Kleinfeld also makes a criticism aired by Charlotte England on openDemocracy and on the LRB blog, and by Lauren Van Schaik Smith in the London Student, that guardian companies force other more deserving people from their homes, and support gentrification. This is just not the case. Even if you object to regeneration schemes, property guardian companies do not enable them. The schemes would be going ahead regardless of our work, and the homes emptied in preparation for them would not be offered to tenants if guardians weren’t there. They would sit empty, secured using security guards, metal sheets on doors and window, or by being comprehensively stripped out to make them uninhabitable. This is still the most common way for void flats to be managed, and creates worse outcomes for everyone. Squatting is no solution - it's now a crime to squat an empty home, a change in the law that we at Dot Dot Dot opposed at the time. Regardless of the law, squatting is hard work, insecure and often dangerous. We believe it's better for homes to be brought into use by cooperation where at all possible.
Although they don’t say so, perhaps Kleinfeld and England go further than this and subscribe to Slavoj Zizek’s view—expressed in this talk for the RSA—that all efforts to make the current situation less bad delay the revolution, and therefore delay the day when the problems we face are sorted out once and for all.
We disagree. We believe that the best way to create progressive change in a lasting way is to bring people together and encourage them to work together, talk and discuss ideas, and trust one another. Strong communities are better able to work together to come to a vision of the change they want, and to advocate for it. When people feel embattled, and like they are living in a miserable, dangerous and neglected place, they lock themselves away and look after themselves and those close to them, rather than working to make things better for everyone. By bringing people together, making the lives of guardians and their neighbours slightly easier, and showing a positive example of what is possible when people cooperate, then we believe we are making change more likely.
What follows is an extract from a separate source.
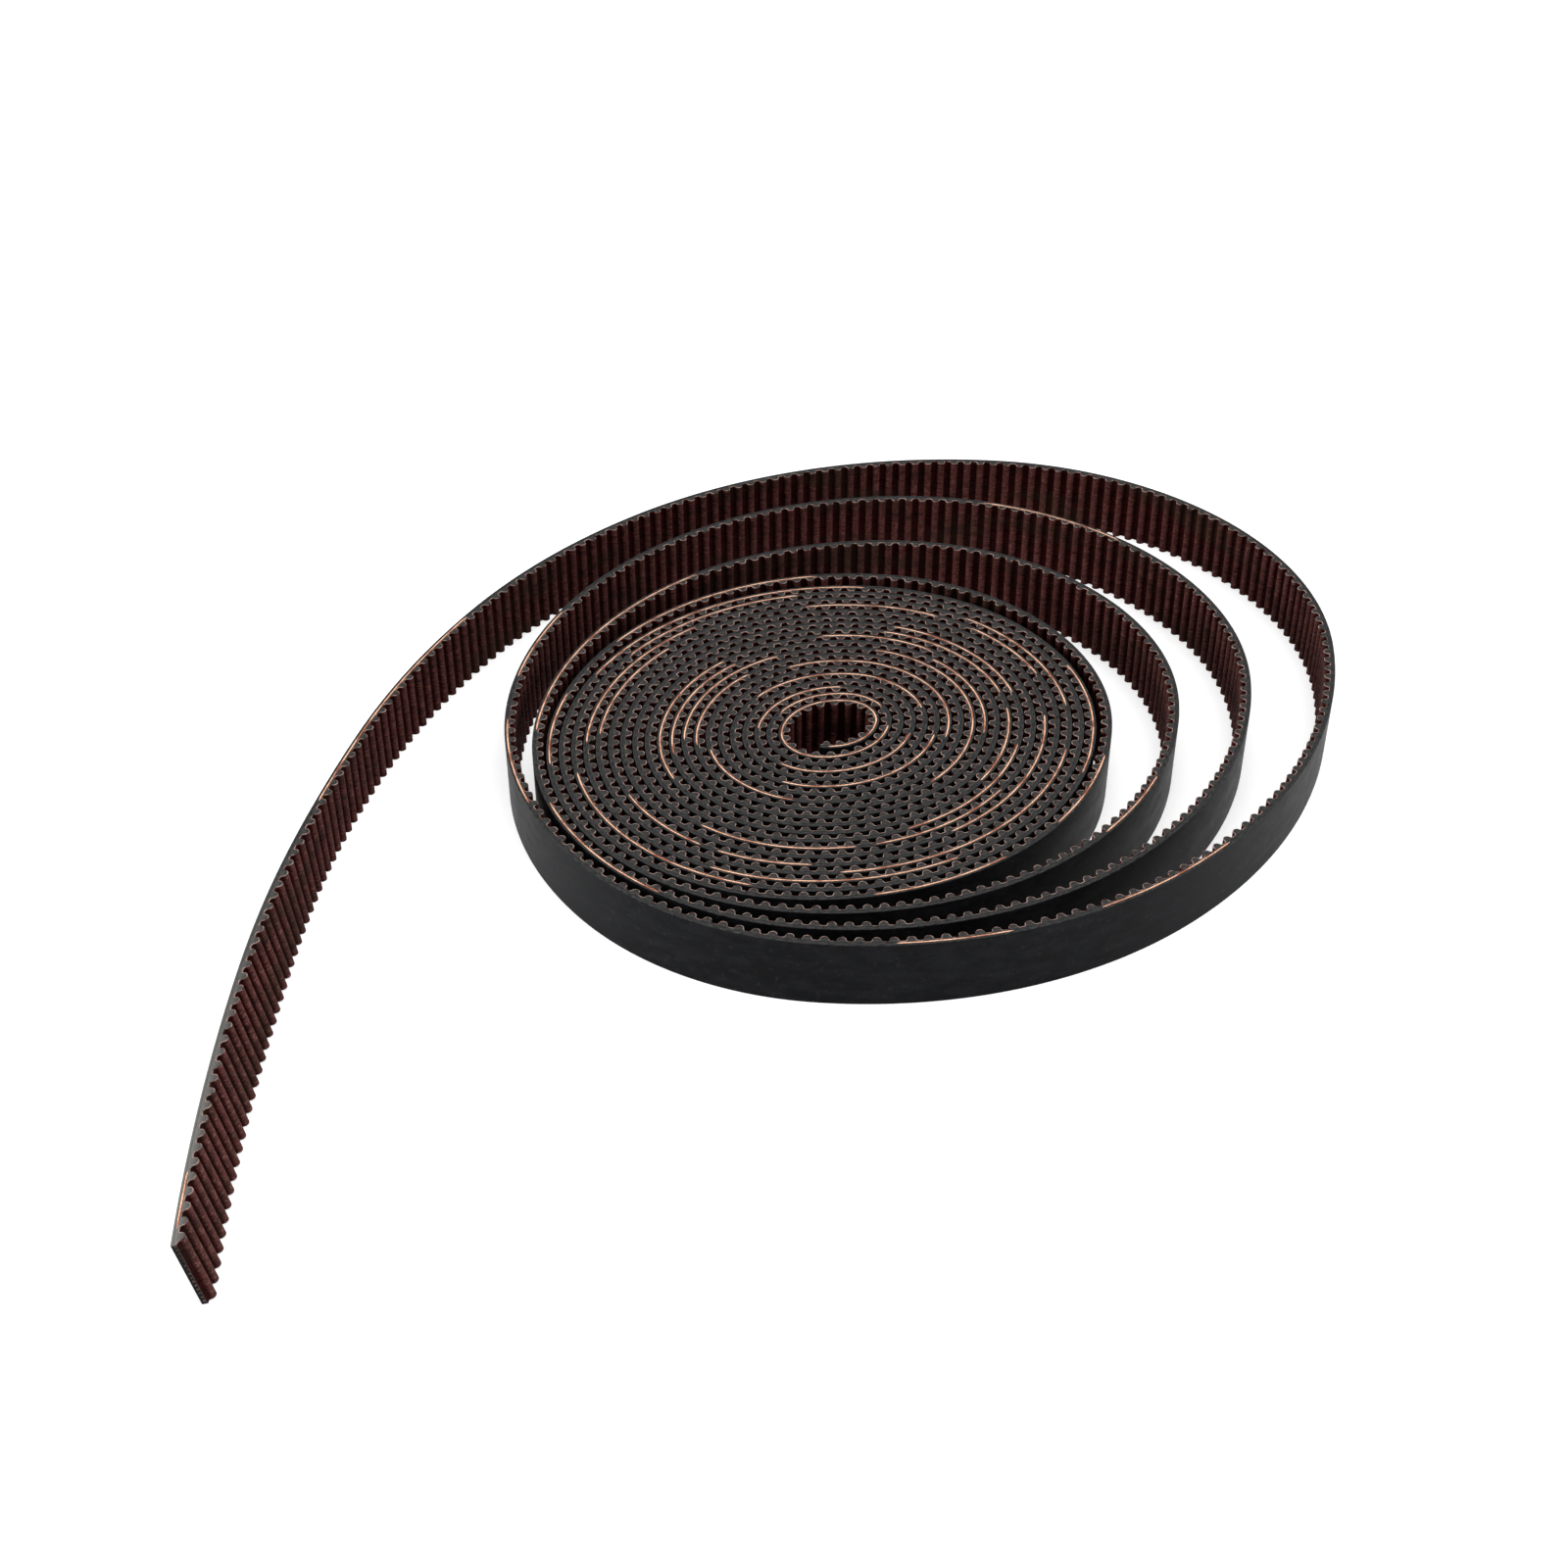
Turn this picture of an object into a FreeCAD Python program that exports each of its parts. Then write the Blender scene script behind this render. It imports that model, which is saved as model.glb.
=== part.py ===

So we’re fiercely proud of what we’re doing at Dot Dot Dot. We believe that we are offering good homes to the guardians we house, and making a positive difference to the communities where we work, as well as helping landlords. We are content with achieving just this – cheaper homes and safer neighbourhoods for the people we work directly with, to mitigate the effects of the housing crisis, and to support them to help others. But if challenged on our contribution to the bigger picture, we believe that our impact is positive and makes an end to the problems we’re mitigating more rather than less likely.